Goldman Sachs Trading Corporation
Among the most famous investment trusts of the era was the Goldman Sachs Trading Corporation, launched in December 1928 just months before the crash. Goldman Sachs (the investment bank) created the trust, offered shares to the public, and then used the proceeds partly to buy shares of other trusts, including one it had itself helped create (Shenandoah Corporation, which in turn created Blue Ridge Corporation).
The resulting chain—Goldman Sachs Trading Corporation owning Shenandoah, which owned Blue Ridge—provided the maximum leverage to Goldman Sachs Trading Corporation's outside investors in the underlying stocks. When the crash came, the outside investors lost most or all of their investment; Goldman Sachs as a firm survived but its reputation suffered from having promoted the Trust near the market's peak.
The Investment Company Act of 1940
The investment trust catastrophe of 1929 was a direct cause of the Investment Company Act of 1940, which regulated investment companies (the modern term for investment trusts and mutual funds) by requiring:
- Diversification requirements preventing over-concentration
- Limitations on leverage (registered investment companies generally cannot issue senior securities)
- Fiduciary requirements for management
- Disclosure requirements enabling investors to understand the fund's strategy and risks
These requirements directly addressed the structural failures of 1920s investment trusts: excessive leverage, undisclosed strategies, conflicts between management interests and investor interests, and the chain-of-trusts leverage amplification that had created catastrophic losses.
Real-world examples
The 1920s investment trust experience has modern parallels in the complex structured finance instruments of the 2000s—particularly Collateralized Debt Obligations squared (CDO-squared), which were instruments that invested in other CDOs. Like trusts-investing-in-trusts, CDO-squareds created chains of leverage that amplified losses through multiple layers, contributing to the 2008 financial crisis's severity.

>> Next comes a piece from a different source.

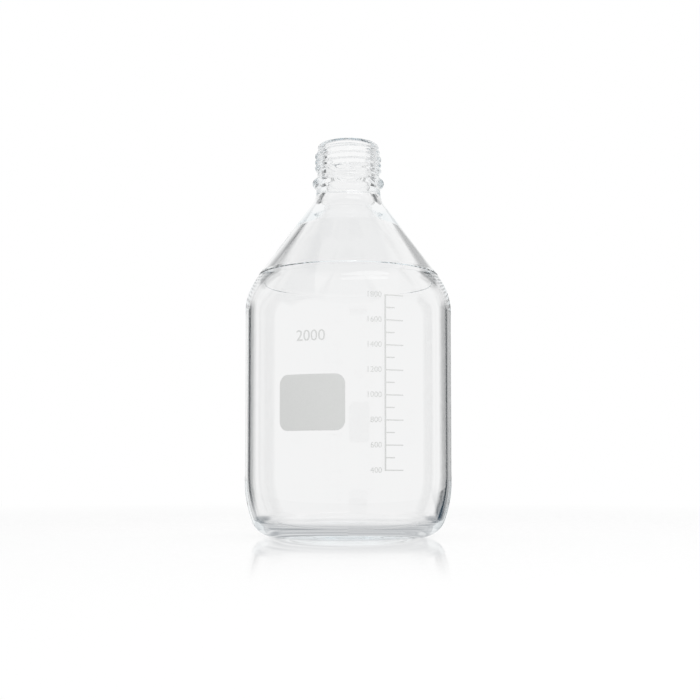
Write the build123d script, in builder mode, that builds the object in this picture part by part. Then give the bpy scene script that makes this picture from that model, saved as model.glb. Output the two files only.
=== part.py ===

Leveraged ETFs—exchange-traded funds that use derivatives to provide 2x or 3x the daily return of an index—are the modern successors of leveraged investment trusts in providing amplified exposure to market movements. Unlike 1920s trusts, leveraged ETFs are transparent about their leverage and reset daily, preventing the accumulated leverage amplification that made trust chains so dangerous.
Common mistakes
Treating all investment trusts as fraudulent. The basic investment trust concept—pooled, professionally managed investment—was legitimate and valuable. The problem was the leverage and the chains of trusts, not the pooled investment concept itself.
Assuming the Investment Company Act fully solved the problem. The Act addressed the specific failure modes of 1920s investment trusts. But complex structured finance has repeatedly found ways to create leverage and interconnection outside regulated investment company structures—the off-balance-sheet vehicles of the 2000s being the most dramatic example.
Ignoring the role of investor demand for leverage. Investment trusts were leveraged because investors demanded leveraged exposure to a rising market. The innovation was supplied partly because it was demanded. Understanding investor incentives—not merely product design—is necessary for understanding why dangerous products are created.
FAQ
Did individual investment trust investors understand the leverage?
Many did not—disclosure requirements were minimal in the 1920s, and the marketing of investment trusts emphasized the professional management and diversification benefits without clearly explaining the leverage risks. This information asymmetry was one reason the Investment Company Act of 1940 required extensive disclosure.
Are any 1920s investment trusts still operating today?
Some investment companies with roots in the 1920s or earlier have survived and evolved into modern mutual funds or closed-end funds. The basic organizational form has proven durable; the specific leveraged trust structure that caused the most damage has not.
Were all Goldman Sachs investors who held the Trading Corporation's shares ruined?
Investors who held Goldman Sachs Trading Corporation through the crash suffered massive losses—the Trust's value fell approximately 90 percent. Some investors had sold earlier and preserved more of their investment; those who held through the crash experienced near-total loss.
Related concepts
- Margin Buying and Leverage in the 1920s
- Stock Market Boom of the 1920s
- The 1929 Crash Story
- Leverage: The Great Amplifier
- Speculation Without Fundamentals
Summary
Investment trusts were the 1920s' most important financial innovation—democratizing equity investment through pooled, professionally managed portfolios—but many were structured with leverage ratios that amplified losses in declining markets, and some created chains of trusts-investing-in-trusts that multiplied the amplification through each layer. The Goldman Sachs Trading Corporation's near-total collapse became the era's most prominent example of how leverage chains convert moderate market declines into catastrophic investor losses. The Investment Company Act of 1940 directly addressed these structural failures through leverage restrictions and disclosure requirements, establishing the regulatory framework under which modern mutual funds and ETFs operate.